:: JOB ::
Each line below is to be written out in full, exactly as shown.

:: AVAILABLE DATA ::
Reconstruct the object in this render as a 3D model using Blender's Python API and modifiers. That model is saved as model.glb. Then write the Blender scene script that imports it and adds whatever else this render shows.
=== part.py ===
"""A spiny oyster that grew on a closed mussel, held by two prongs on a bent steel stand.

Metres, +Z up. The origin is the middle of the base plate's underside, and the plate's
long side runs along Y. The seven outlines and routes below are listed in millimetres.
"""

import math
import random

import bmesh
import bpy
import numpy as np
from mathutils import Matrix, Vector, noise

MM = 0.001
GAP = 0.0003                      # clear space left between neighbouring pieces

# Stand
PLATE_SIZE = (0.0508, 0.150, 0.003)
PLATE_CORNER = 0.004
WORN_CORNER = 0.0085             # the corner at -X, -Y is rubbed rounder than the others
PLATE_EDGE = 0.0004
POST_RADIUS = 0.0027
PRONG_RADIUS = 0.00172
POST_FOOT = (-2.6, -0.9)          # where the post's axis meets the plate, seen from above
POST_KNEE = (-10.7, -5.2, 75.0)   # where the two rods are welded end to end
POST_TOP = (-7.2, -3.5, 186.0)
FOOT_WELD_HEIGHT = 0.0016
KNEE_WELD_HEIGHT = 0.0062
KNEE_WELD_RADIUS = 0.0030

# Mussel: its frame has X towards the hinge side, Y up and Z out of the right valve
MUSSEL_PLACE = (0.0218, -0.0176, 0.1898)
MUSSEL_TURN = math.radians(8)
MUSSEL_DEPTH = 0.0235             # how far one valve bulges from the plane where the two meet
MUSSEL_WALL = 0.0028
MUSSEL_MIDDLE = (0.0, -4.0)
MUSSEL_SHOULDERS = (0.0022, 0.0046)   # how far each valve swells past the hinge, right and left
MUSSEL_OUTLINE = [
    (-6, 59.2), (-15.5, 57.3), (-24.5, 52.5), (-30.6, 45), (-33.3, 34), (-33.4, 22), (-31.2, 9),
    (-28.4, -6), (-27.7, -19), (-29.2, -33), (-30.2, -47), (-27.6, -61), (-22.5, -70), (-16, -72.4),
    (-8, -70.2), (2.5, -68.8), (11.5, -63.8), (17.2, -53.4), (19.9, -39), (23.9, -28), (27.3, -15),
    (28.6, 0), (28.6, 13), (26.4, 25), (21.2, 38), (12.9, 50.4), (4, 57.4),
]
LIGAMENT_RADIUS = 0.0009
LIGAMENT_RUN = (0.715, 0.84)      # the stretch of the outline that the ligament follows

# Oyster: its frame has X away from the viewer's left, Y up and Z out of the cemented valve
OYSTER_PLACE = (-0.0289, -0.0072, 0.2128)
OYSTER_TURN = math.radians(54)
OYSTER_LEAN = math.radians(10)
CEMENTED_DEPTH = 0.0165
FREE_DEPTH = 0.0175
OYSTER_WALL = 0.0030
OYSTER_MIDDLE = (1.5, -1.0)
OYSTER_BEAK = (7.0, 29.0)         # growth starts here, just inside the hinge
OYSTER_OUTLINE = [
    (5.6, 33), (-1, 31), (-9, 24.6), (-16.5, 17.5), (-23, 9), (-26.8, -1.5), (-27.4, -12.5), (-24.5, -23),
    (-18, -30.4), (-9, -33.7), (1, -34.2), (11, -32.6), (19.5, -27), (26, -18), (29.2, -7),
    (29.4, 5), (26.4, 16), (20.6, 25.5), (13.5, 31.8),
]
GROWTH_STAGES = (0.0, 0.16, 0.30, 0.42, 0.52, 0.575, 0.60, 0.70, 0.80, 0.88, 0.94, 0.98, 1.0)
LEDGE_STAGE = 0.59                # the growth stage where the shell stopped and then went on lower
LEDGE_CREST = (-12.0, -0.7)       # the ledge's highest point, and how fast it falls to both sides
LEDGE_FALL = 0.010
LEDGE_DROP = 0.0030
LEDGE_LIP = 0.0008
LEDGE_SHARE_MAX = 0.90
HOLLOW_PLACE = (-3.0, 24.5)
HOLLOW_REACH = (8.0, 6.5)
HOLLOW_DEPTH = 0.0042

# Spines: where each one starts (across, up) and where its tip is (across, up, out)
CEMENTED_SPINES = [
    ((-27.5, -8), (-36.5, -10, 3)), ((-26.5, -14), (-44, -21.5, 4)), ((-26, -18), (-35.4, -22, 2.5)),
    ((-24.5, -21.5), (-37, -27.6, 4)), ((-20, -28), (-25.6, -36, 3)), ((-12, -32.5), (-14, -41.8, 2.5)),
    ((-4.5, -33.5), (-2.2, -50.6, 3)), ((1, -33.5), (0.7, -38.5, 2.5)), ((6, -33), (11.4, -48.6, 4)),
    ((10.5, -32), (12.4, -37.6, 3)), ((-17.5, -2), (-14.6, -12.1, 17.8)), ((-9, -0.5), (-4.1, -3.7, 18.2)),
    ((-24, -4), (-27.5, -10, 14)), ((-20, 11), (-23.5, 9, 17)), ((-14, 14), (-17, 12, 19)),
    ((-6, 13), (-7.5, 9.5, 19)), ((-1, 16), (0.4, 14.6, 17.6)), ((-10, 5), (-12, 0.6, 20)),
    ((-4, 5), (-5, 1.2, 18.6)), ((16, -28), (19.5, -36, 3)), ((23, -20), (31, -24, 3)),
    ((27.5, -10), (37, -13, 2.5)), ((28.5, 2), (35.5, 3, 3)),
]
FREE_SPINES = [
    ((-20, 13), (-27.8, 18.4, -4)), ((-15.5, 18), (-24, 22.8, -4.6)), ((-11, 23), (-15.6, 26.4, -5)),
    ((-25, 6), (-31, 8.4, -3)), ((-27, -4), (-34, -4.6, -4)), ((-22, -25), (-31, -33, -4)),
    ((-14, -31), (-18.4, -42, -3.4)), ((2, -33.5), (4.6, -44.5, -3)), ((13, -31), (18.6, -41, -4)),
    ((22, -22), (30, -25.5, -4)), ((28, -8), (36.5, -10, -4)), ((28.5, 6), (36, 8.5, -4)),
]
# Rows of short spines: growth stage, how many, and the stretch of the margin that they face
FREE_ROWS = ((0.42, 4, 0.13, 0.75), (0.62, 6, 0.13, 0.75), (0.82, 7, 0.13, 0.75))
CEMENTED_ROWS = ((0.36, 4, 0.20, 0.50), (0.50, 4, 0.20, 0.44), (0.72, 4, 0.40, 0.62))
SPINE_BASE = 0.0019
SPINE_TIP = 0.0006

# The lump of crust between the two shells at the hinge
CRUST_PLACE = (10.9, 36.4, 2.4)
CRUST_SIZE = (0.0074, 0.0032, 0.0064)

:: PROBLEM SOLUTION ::
Reconstruct the object in this render as a 3D model using Blender's Python API and modifiers. That model is saved as model.glb. Then write the Blender scene script that imports it and adds whatever else this render shows.
=== part.py ===
"""A spiny oyster that grew on a closed mussel, held by two prongs on a bent steel stand.

Metres, +Z up. The origin is the middle of the base plate's underside, and the plate's
long side runs along Y. The seven outlines and routes below are listed in millimetres.
"""

import math
import random

import bmesh
import bpy
import numpy as np
from mathutils import Matrix, Vector, noise

MM = 0.001
GAP = 0.0003                      # clear space left between neighbouring pieces

# Stand
PLATE_SIZE = (0.0508, 0.150, 0.003)
PLATE_CORNER = 0.004
WORN_CORNER = 0.0085             # the corner at -X, -Y is rubbed rounder than the others
PLATE_EDGE = 0.0004
POST_RADIUS = 0.0027
PRONG_RADIUS = 0.00172
POST_FOOT = (-2.6, -0.9)          # where the post's axis meets the plate, seen from above
POST_KNEE = (-10.7, -5.2, 75.0)   # where the two rods are welded end to end
POST_TOP = (-7.2, -3.5, 186.0)
FOOT_WELD_HEIGHT = 0.0016
KNEE_WELD_HEIGHT = 0.0062
KNEE_WELD_RADIUS = 0.0030

# Mussel: its frame has X towards the hinge side, Y up and Z out of the right valve
MUSSEL_PLACE = (0.0218, -0.0176, 0.1898)
MUSSEL_TURN = math.radians(8)
MUSSEL_DEPTH = 0.0235             # how far one valve bulges from the plane where the two meet
MUSSEL_WALL = 0.0028
MUSSEL_MIDDLE = (0.0, -4.0)
MUSSEL_SHOULDERS = (0.0022, 0.0046)   # how far each valve swells past the hinge, right and left
MUSSEL_OUTLINE = [
    (-6, 59.2), (-15.5, 57.3), (-24.5, 52.5), (-30.6, 45), (-33.3, 34), (-33.4, 22), (-31.2, 9),
    (-28.4, -6), (-27.7, -19), (-29.2, -33), (-30.2, -47), (-27.6, -61), (-22.5, -70), (-16, -72.4),
    (-8, -70.2), (2.5, -68.8), (11.5, -63.8), (17.2, -53.4), (19.9, -39), (23.9, -28), (27.3, -15),
    (28.6, 0), (28.6, 13), (26.4, 25), (21.2, 38), (12.9, 50.4), (4, 57.4),
]
LIGAMENT_RADIUS = 0.0009
LIGAMENT_RUN = (0.715, 0.84)      # the stretch of the outline that the ligament follows

# Oyster: its frame has X away from the viewer's left, Y up and Z out of the cemented valve
OYSTER_PLACE = (-0.0289, -0.0072, 0.2128)
OYSTER_TURN = math.radians(54)
OYSTER_LEAN = math.radians(10)
CEMENTED_DEPTH = 0.0165
FREE_DEPTH = 0.0175
OYSTER_WALL = 0.0030
OYSTER_MIDDLE = (1.5, -1.0)
OYSTER_BEAK = (7.0, 29.0)         # growth starts here, just inside the hinge
OYSTER_OUTLINE = [
    (5.6, 33), (-1, 31), (-9, 24.6), (-16.5, 17.5), (-23, 9), (-26.8, -1.5), (-27.4, -12.5), (-24.5, -23),
    (-18, -30.4), (-9, -33.7), (1, -34.2), (11, -32.6), (19.5, -27), (26, -18), (29.2, -7),
    (29.4, 5), (26.4, 16), (20.6, 25.5), (13.5, 31.8),
]
GROWTH_STAGES = (0.0, 0.16, 0.30, 0.42, 0.52, 0.575, 0.60, 0.70, 0.80, 0.88, 0.94, 0.98, 1.0)
LEDGE_STAGE = 0.59                # the growth stage where the shell stopped and then went on lower
LEDGE_CREST = (-12.0, -0.7)       # the ledge's highest point, and how fast it falls to both sides
LEDGE_FALL = 0.010
LEDGE_DROP = 0.0030
LEDGE_LIP = 0.0008
LEDGE_SHARE_MAX = 0.90
HOLLOW_PLACE = (-3.0, 24.5)
HOLLOW_REACH = (8.0, 6.5)
HOLLOW_DEPTH = 0.0042

# Spines: where each one starts (across, up) and where its tip is (across, up, out)
CEMENTED_SPINES = [
    ((-27.5, -8), (-36.5, -10, 3)), ((-26.5, -14), (-44, -21.5, 4)), ((-26, -18), (-35.4, -22, 2.5)),
    ((-24.5, -21.5), (-37, -27.6, 4)), ((-20, -28), (-25.6, -36, 3)), ((-12, -32.5), (-14, -41.8, 2.5)),
    ((-4.5, -33.5), (-2.2, -50.6, 3)), ((1, -33.5), (0.7, -38.5, 2.5)), ((6, -33), (11.4, -48.6, 4)),
    ((10.5, -32), (12.4, -37.6, 3)), ((-17.5, -2), (-14.6, -12.1, 17.8)), ((-9, -0.5), (-4.1, -3.7, 18.2)),
    ((-24, -4), (-27.5, -10, 14)), ((-20, 11), (-23.5, 9, 17)), ((-14, 14), (-17, 12, 19)),
    ((-6, 13), (-7.5, 9.5, 19)), ((-1, 16), (0.4, 14.6, 17.6)), ((-10, 5), (-12, 0.6, 20)),
    ((-4, 5), (-5, 1.2, 18.6)), ((16, -28), (19.5, -36, 3)), ((23, -20), (31, -24, 3)),
    ((27.5, -10), (37, -13, 2.5)), ((28.5, 2), (35.5, 3, 3)),
]
FREE_SPINES = [
    ((-20, 13), (-27.8, 18.4, -4)), ((-15.5, 18), (-24, 22.8, -4.6)), ((-11, 23), (-15.6, 26.4, -5)),
    ((-25, 6), (-31, 8.4, -3)), ((-27, -4), (-34, -4.6, -4)), ((-22, -25), (-31, -33, -4)),
    ((-14, -31), (-18.4, -42, -3.4)), ((2, -33.5), (4.6, -44.5, -3)), ((13, -31), (18.6, -41, -4)),
    ((22, -22), (30, -25.5, -4)), ((28, -8), (36.5, -10, -4)), ((28.5, 6), (36, 8.5, -4)),
]
# Rows of short spines: growth stage, how many, and the stretch of the margin that they face
FREE_ROWS = ((0.42, 4, 0.13, 0.75), (0.62, 6, 0.13, 0.75), (0.82, 7, 0.13, 0.75))
CEMENTED_ROWS = ((0.36, 4, 0.20, 0.50), (0.50, 4, 0.20, 0.44), (0.72, 4, 0.40, 0.62))
SPINE_BASE = 0.0019
SPINE_TIP = 0.0006

# The lump of crust between the two shells at the hinge
CRUST_PLACE = (10.9, 36.4, 2.4)
CRUST_SIZE = (0.0074, 0.0032, 0.0064)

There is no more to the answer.